Depois de treze dias em coma na UTI do Hospital São Lucas da PUCRS, eu havia acordado, num sábado de manhã. Entre a hora da visita da tarde de sábado e domingo, quando recebi alta para o quarto, não posso precisar bem o que aconteceu. Lembro de tentar tomar água (ou suco) de um copo e virar tudo sobre mim.
Saí da UTI no domingo à tarde, para um quarto do oitavo andar, e minha mãe ficou para passar a noite comigo. Tenho uma lembrança muito ruim da janta daquela noite: a dieta era pastosa, vários “creminhos” com cores diversas cuja única diferença era essa, a cor. Foi isso o que tornou a minha primeira noite fora da UTI uma tortura, para mim e para a mãe: FOME.
Depois de dormir mais de dez dias, eu tinha fome, muita fome. Como a janta tinha sido ‘pastosa’, passei toda a noite esperando o amanhecer e, com ele, o café. De tempos em tempos, eu acordava e perguntava: “Já está na hora do café?”. Minha mãe dizia que não e eu me queixava de fome. Mesmo sem autorização médica, me deu maçã para comer, na tentativa de aplacar o meu ímpeto por comida. Foi uma noite bem longa.
Quando finalmente amanheceu e trouxeram o café, foi uma visão do paraíso. No afã de comer logo, enquanto a mãe tentava preparar um pão com manteiga para eu comer, eu comia o que estava à disposição, inclusive a manteiga que ela tinha aberto para passar no pão. Junto com o café, chegou o colega de faculdade Maurício Rieger, trazendo um pedaço da torta de morango que comprara para a comemoração do seu aniversário: comi tudo, rapidamente.
Passado esse episódio inicial, fiquei mais tranqüilo. Foi quando começaram as visitas. Ao contrário de quando estava na UTI, onde só podia entrar uma pessoa por vez, o meu quarto virou uma grande festa. Além das pessoas que vinham de fora me visitar (eram muitas), os meus colegas de faculdade (não todos, óbvio) saíam das poucas aulas que estavam tendo (lembrem-se: a PUC estava em greve desde a tarde anterior ao acidente) e se reuniam no meu quarto. Tornava-se uma balbúrdia só, todos falando ao mesmo tempo, uma gritaria. Eu só olhava, sem dizer quase nada.
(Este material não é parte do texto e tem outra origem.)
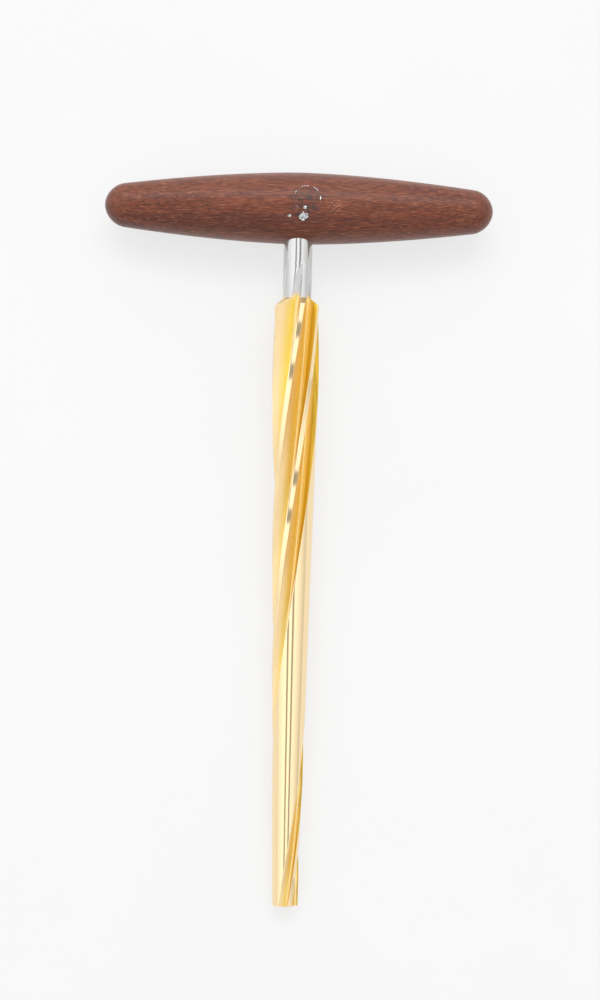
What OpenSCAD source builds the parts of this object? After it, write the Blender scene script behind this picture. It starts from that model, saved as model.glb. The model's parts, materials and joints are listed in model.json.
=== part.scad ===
// Tapered hand reamer with a wooden cross handle, lying on a bench as it is laid down after use.
// Four helical flutes share one side of the body; the other side is a wide smooth guide land.
// The handle lies along X, the tool points along -Y, and its front faces +Z.

/* [Handle] */
// Length of the cross handle, nose to nose
handle_len = 136; // [120:1:160]
// Diameter of the handle at its middle
handle_d = 24.6; // [22:0.2:30]
// Length of each rounded nose
nose_len = 6.7; // [5:0.1:12]
// How fast the handle slims away from its middle
crown_rate = 0.00515; // [0.004:0.00005:0.006]
// How that slimming grows with distance: 1 is a cone, 2 a plain arc
crown_power = 1.66; // [1.4:0.01:1.7]

/* [Shank] */
// Diameter of the plain shank
shank_d = 10.1; // [9.6:0.1:11.2]
// Distance from the handle's axis to the end of the tang, past that axis
tang_past = 7; // [3:0.5:8]
// Radial thickness of the cured adhesive round the tang
glue_gap = 0.1; // [0.05:0.05:0.3]

/* [Fluted body] */
// Diameter of the parallel part below the shoulder
body_d = 16.4; // [15:0.1:18]
// Diameter at the small end
tip_d = 9; // [8.8:0.1:10]
// Length along the axis for each millimetre of diameter
taper_ratio = 25; // [24:1:26]
// Distance from the handle's axis to the small end
reach = 245.4; // [240:0.1:265]
// Distance from the handle's axis to the top of the shoulder
shoulder_s = 31.6; // [30:0.1:36]
// Length of the shoulder's cone
shoulder_len = 2.4; // [1.5:0.1:4]

/* [Flutes] */
// Helix angle of the flutes
helix = 8.5; // [5:0.1:12]
// Core diameter at the shoulder
core_top_d = 8.1; // [7.6:0.1:9.4]
// Core diameter at the small end
core_tip_d = 6.6; // [6:0.1:8]
// Width of the narrow lands at the shoulder
land_top_w = 1.85; // [1.2:0.05:2.2]
// Width of the narrow lands at the small end
land_tip_w = 1.65; // [0.8:0.05:1.9]
// Width of the wide guide land round the body, in degrees
guide_deg = 138; // [130:1:155]
// How far the long wall is hollowed between its ends
wall_hollow = 0.22; // [0:0.02:0.5]
// Size of the fillet in the root of a flute
root_fillet = 0.8; // [0.3:0.1:1.2]
// Relief angle of the narrow lands, which are ground flat
relief = 4; // [0:0.5:5]
// Radius of the wheel that lets each flute run out into the shank
wheel_r = 100; // [60:5:140]

/* [Drive pin] */
// Diameter of the dowel that locks the tang in the handle
pin_d = 3; // [2:0.5:4]
// How far the dowel passes the tool's axis
pin_past = 8.5; // [7:0.5:9.5]

/* [Foil mark] */
// Number of flakes left of the worn foil mark
flake_count = 9; // [3:1:14]
// Half width of the oval that the flakes lie in
mark_w = 5.2; // [3:0.1:7]
// Half height of that oval
mark_h = 5.8; // [3:0.1:7]
// Thickness of the foil
foil_t = 0.06; // [0.04:0.01:0.2]

/* [Hidden] */

handle_r = handle_d / 2;
shank_r = shank_d / 2;
body_r = body_d / 2;
tip_r = tip_d / 2;
bore_r = shank_r + glue_gap;
bore_clearance = 0.4; // the bore runs this far past the tang
glue_sunk = 0.05; // the adhesive stops this far below the wood
bore_past = tang_past + bore_clearance;
body_s = shoulder_s + shoulder_len; // where the parallel part starts
taper_s = reach - (body_d - tip_d) * taper_ratio; // where the taper starts
tip_chamfer = 0.15;
centre_hole_r = 1.4; // 60 degree centre hole in the small end
centre_hole_depth = centre_hole_r / tan(30);

// Cutting edges round the body, in degrees from the front, at the top of the shoulder.
// The land behind the last edge is the wide guide land.
edges = [-61, 10, 65, 120];
root_lead = 1.2; // the root lies this far behind the edge, in degrees
root_share = 0.4; // most of the cutting face that the fillet in a root may take
least_groove = 0.12; // depth at which a flute's run-out is taken as ended
shank_step = 0.01; // the faceted run-out stays this far inside the round shank

// Steps of the outline and of the length
land_steps = 3;
guide_steps = 18;
wall_steps = 3;
root_steps = 4;
runout_levels = 9;
cone_levels = 4;
parallel_levels = 6;
taper_levels = 52;

// The tool lies on the handle's belly and on the small end.
lie_tilt = asin(handle_r / norm([reach, tip_r])) - atan(tip_r / reach);
back_y = handle_r;
front_y = -reach * cos(lie_tilt) - tip_r * sin(lie_tilt);
centre_y = (back_y + front_y) / 2;

// ---- Placing ----

// Turns a piece modelled along +Z (0 at the handle's axis, front towards +Y) to point along -Y.
module along_tool() rotate([90, 0, 0]) children();

// Lays the finished tool on the surface z = 0, centred on the origin.
module lay_down() translate([0, -centre_y, handle_r]) rotate([lie_tilt, 0, 0]) children();

// ---- Handle ----

// Radius of the handle's long curve at distance d from its middle
function crown(d) = handle_r - crown_rate * pow(abs(d), crown_power);

// Half profile of the handle as [radius, place], from its middle to one nose
nose_s = handle_len / 2 - nose_len;
crown_stations = [for (i = [0:12]) let (d = nose_s * i / 12) [crown(d), d]];
nose_stations = [for (i = [1:9]) let (t = i * 10, d = nose_s + nose_len * sin(t)) [crown(d) * cos(t), d]];
half_profile = concat(crown_stations, nose_stations);

module handle_body(grow = 0) {
    upper = [for (p = half_profile) p[1] >= handle_len / 2 - 0.001 ? [0, p[1] + grow] : [p[0] + grow, p[1]]];
    lower = [for (i = [len(upper) - 1:-1:1]) [upper[i][0], -upper[i][1]]];
    rotate([0, 90, 0]) rotate_extrude($fn = 96) polygon(concat(lower, upper));
}

module bore() along_tool()
    translate([0, 0, -bore_past]) cylinder(r = bore_r, h = bore_past + handle_d, $fn = 120);

module pin_hole() translate([0, 0, -handle_d]) cylinder(d = pin_d, h = handle_d + pin_past, $fn = 48);

module handle() {
    color([0.36, 0.17, 0.12]) lay_down() difference() {
        handle_body();
        bore();
        pin_hole();
    }
}

// ---- Reamer: outline at each distance s from the handle's axis ----

function outer_r(s) =
    s <= shoulder_s ? shank_r - shank_step
    : s < body_s ? shank_r + (body_r - shank_r) * (s - shoulder_s) / shoulder_len
    : s <= taper_s ? body_r
    : body_r - (s - taper_s) / (2 * taper_ratio);

function core_r(s) =
    let (share = (s - body_s) / (reach - body_s))
    (core_top_d + (core_tip_d - core_top_d) * max(0, share)) / 2
    + (s < body_s ? pow(body_s - s, 2) / (2 * wheel_r) : 0);

// The flutes turn at a constant helix angle, so they turn faster where the body is thinner.
function twist(s) = (180 / PI) * tan(helix) * (
    s <= taper_s ? (s - shoulder_s) / body_r
    : (taper_s - shoulder_s) / body_r + 2 * taper_ratio * ln(body_r / outer_r(s)));

// A point at radius r and at an angle from the front, turning towards +X
function polar(r, a) = [r * sin(a), r * cos(a)];

// Where a flute's long wall lies, as [angle of its normal behind the next edge, distance from the axis],
// from the flute's core and its width in degrees on the full body
function wall_line(r, core, width) =
    let (p = polar(core, -root_lead), q = polar(r, -width), d = (q - p) / norm(q - p), n = [d[1], -d[0]])
    [atan2(n[0], n[1]), n * p];

// A point at share t of a land that runs from angle a0 to a1: round, or flat and relieved where flat is 1
function land_point(r, a0, a1, t, flat) =
    let (low_end = polar(r * (1 - tan(relief) * (a1 - a0) * PI / 180), a1))
    polar(r, a0 + (a1 - a0) * t) * (1 - flat) + (polar(r, a0) * (1 - t) + low_end * t) * flat;

// One tooth: its land, the long wall of the flute behind it, and the root below the next edge
function tooth(a0, a1, r, core, full_r, full_core, width, flat, steps) =
    let (
        line = wall_line(full_r, full_core, width),
        away = line[1] * core / full_core,
        land_end = a1 + line[0] - acos(min(1, away / r)),
        land = [for (i = [0:steps - 1]) land_point(r, a0, land_end, i / steps, flat)],
        top = land_point(r, a0, land_end, 1, flat),
        corner = polar(core, a1 - root_lead),
        next_edge = polar(r, a1),
        size = min(root_fillet, root_share * norm(next_edge - corner)),
        along_wall = (top - corner) / norm(top - corner),
        up_face = (next_edge - corner) / norm(next_edge - corner),
        foot = corner + size * along_wall,
        inward = [along_wall[1], -along_wall[0]] * (along_wall[1] * corner[0] - along_wall[0] * corner[1] > 0 ? -1 : 1),
        hollow = wall_hollow * min(1, norm(top - foot) / body_r),
        wall = [for (i = [0:wall_steps - 1]) let (t = i / wall_steps)
            top + (foot - top) * t + inward * hollow * 4 * t * (1 - t)],
        root = [for (i = [0:root_steps]) let (t = i / root_steps)
            foot * pow(1 - t, 2) + corner * 2 * t * (1 - t) + (corner + size * up_face) * pow(t, 2)]
    )
    concat(land, wall, root);

// The whole outline at s, turned by the helix
function outline(s, r) =
    let (
        core = min(core_r(s), r - least_groove),
        full_s = max(s, body_s),
        flat = min(1, max(0, s - shoulder_s) / shoulder_len),
        full_r = outer_r(full_s),
        land_w = land_top_w + (land_tip_w - land_top_w) * (full_s - body_s) / (reach - body_s),
        last = len(edges) - 1,
        points = [for (k = [0:last])
            let (a0 = edges[k], a1 = k < last ? edges[k + 1] : edges[0] + 360)
            each tooth(
                a0, a1, r, core, full_r, core_r(full_s),
                a1 - a0 - (k < last ? land_w / full_r * 180 / PI : guide_deg),
                k < last ? flat : 0, k < last ? land_steps : guide_steps)],
        a = -twist(s)
    )
    [for (p = points) [p[0] * cos(a) + p[1] * sin(a), -p[0] * sin(a) + p[1] * cos(a), s]];

runout_s = body_s - sqrt(2 * wheel_r * (shank_r - shank_step - least_groove - core_top_d / 2));
levels = concat(
    [for (i = [0:runout_levels - 1]) runout_s + (shoulder_s - runout_s) * i / runout_levels],
    [for (i = [0:cone_levels - 1]) shoulder_s + shoulder_len * i / cone_levels],
    [for (i = [0:parallel_levels - 1]) body_s + (taper_s - body_s) * i / parallel_levels],
    // equal turns of the helix along the taper
    [for (i = [0:taper_levels - 1]) taper_s + 2 * taper_ratio * body_r * (1 - pow(tip_r / body_r, i / taper_levels))],
    [reach - tip_chamfer]
);
sections = concat(
    [for (s = levels) outline(s, outer_r(s))],
    [outline(reach, outer_r(reach) - tip_chamfer)]
);
ring_n = len(sections[0]);
centre_ring = [for (p = sections[len(sections) - 1]) let (d = norm([p[0], p[1]]))
    [p[0] * centre_hole_r / d, p[1] * centre_hole_r / d, reach]];

module fluted_body() {
    rings = concat(sections, [centre_ring]);
    points = concat([for (ring = rings) each ring], [[0, 0, reach - centre_hole_depth], [0, 0, runout_s]]);
    deepest = len(rings) * ring_n;
    sides = [for (j = [0:len(rings) - 2], i = [0:ring_n - 1])
        let (a = j * ring_n + i, b = j * ring_n + (i + 1) % ring_n)
        each [[a, b, a + ring_n], [b, b + ring_n, a + ring_n]]];
    hole = [for (i = [0:ring_n - 1]) [deepest - ring_n + i, deepest - ring_n + (i + 1) % ring_n, deepest]];
    top = [for (i = [0:ring_n - 1]) [(i + 1) % ring_n, i, deepest + 1]];
    polyhedron(points, concat(sides, hole, top), convexity = 8);
}

module shank() difference() {
    translate([0, 0, -tang_past]) cylinder(r = shank_r, h = tang_past + runout_s, $fn = 120);
    rotate([90, 0, 0]) cylinder(d = pin_d, h = handle_d, center = true, $fn = 48);
}

module reamer() {
    lay_down() along_tool() {
        color([0.93, 0.72, 0.30]) fluted_body();
        color([0.80, 0.80, 0.80]) shank();
    }
}

// ---- Drive pin, adhesive and foil mark ----

// The dowel's outer end is filed flush, so it takes the handle's own curve.
module drive_pin() {
    color([0.62, 0.62, 0.63]) lay_down() intersection() {
        pin_hole();
        handle_body();
    }
}

module tang_adhesive() {
    color([0.80, 0.70, 0.45]) lay_down() difference() {
        intersection() {
            handle_body(-glue_sunk);
            bore();
        }
        along_tool() translate([0, 0, -tang_past]) cylinder(r = shank_r, h = handle_d + tang_past, $fn = 120);
        pin_hole();
    }
}

// Outline of one flake: a round blot with an uneven edge
module flake(size, turn) polygon([for (i = [0:11]) let (a = i * 30)
    size * (1 + 0.28 * sin(3 * a + turn) + 0.16 * sin(5 * a - turn)) * [cos(a), sin(a)]]);

module foil_mark() {
    mark_x = 1.8;
    mark_y = -0.6;
    color([0.82, 0.84, 0.86]) lay_down() intersection() {
        difference() {
            handle_body(foil_t);
            handle_body();
        }
        for (i = [0:flake_count - 1]) {
            spread = sqrt(i / flake_count);
            turn = 137.5 * i + 20;
            size = i == 0 ? 1.55 : 0.42 + 0.34 * pow(sin(i * 77), 2);
            translate([mark_x + mark_w * spread * cos(turn), mark_y + mark_h * spread * sin(turn), 0])
                linear_extrude(handle_d) flake(size, turn);
        }
    }
}

handle();
reamer();
drive_pin();
tang_adhesive();
foil_mark();
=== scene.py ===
# %% [markdown]
# # A tapered hand reamer
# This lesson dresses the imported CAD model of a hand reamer: a tapered steel body with spiral flutes and a
# gold coloured coating, a bright shank, and a turned rosewood handle across its end. The CAD model is the
# frame. It says where everything is, and nothing here moves or resizes it. Each visible piece is modelled
# again with finer surfaces in the same place, and gets a material of its own.

# %% Load the frame
import json
import math

import bpy
from mathutils import Matrix, Vector, noise


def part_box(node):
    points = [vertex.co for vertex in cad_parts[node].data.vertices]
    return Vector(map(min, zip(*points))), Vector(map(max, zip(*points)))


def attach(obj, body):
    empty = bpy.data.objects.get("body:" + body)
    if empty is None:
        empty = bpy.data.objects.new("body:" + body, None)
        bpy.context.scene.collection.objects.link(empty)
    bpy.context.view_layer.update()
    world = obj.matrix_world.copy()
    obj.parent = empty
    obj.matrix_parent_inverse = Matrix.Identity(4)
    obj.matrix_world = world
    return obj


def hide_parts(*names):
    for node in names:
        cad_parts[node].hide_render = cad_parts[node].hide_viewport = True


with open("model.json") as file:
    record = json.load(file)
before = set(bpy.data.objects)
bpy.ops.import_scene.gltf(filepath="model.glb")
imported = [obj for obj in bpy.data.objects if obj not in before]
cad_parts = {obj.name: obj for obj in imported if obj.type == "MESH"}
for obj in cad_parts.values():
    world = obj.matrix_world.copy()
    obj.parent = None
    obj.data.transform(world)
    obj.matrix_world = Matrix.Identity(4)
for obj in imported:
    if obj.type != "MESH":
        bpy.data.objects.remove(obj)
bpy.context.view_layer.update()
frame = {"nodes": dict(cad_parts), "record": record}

print("CAD nodes:", sorted(frame["nodes"]))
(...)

O que todos logo notaram foi que, além de falar pouco, eu também não ria. Bem estranho para quem estava acostumado comigo. Não sei explicar o por quê desse fenômeno. Talvez ainda meio sem saber bem o que tinha se passado, a magnitude da coisa, não sei. Não era falta de humor, isso eu sei. Lembro que, na primeira vez que o Márcio e o Radica – amigos desde o segundo grau e até hoje – foram me visitar depois que eu acordei, uma das primeiras coisas que disseram foi que tinham ficado sabendo que depois do acidente, eu ficaria “inútil” da cintura para baixo. Sem nenhum vacilo, respondi que as funções “da cintura para baixo” foram as primeiras que descobri que estavam em ordem. Mesmo assim, não ria muito nestes dias.
Comecei a rir bem depois quando já estava em casa, mas isso é motivo para outra crônica numa outra Sopa. Acabei ficando, depois de ter alta da UTI, mais doze dias no hospital por conta de uma febre que os médicos não sabiam localizar. Coletaram hemoculturas e fui submetido até a uma punção lombar, para coletar líquido cefalorraquidiano, na suspeita até de meningite. Mas era apenas uma amigdalite. Tive alta do hospital no dia seis de setembro de mil novecentos e noventa, véspera do feriado da independência.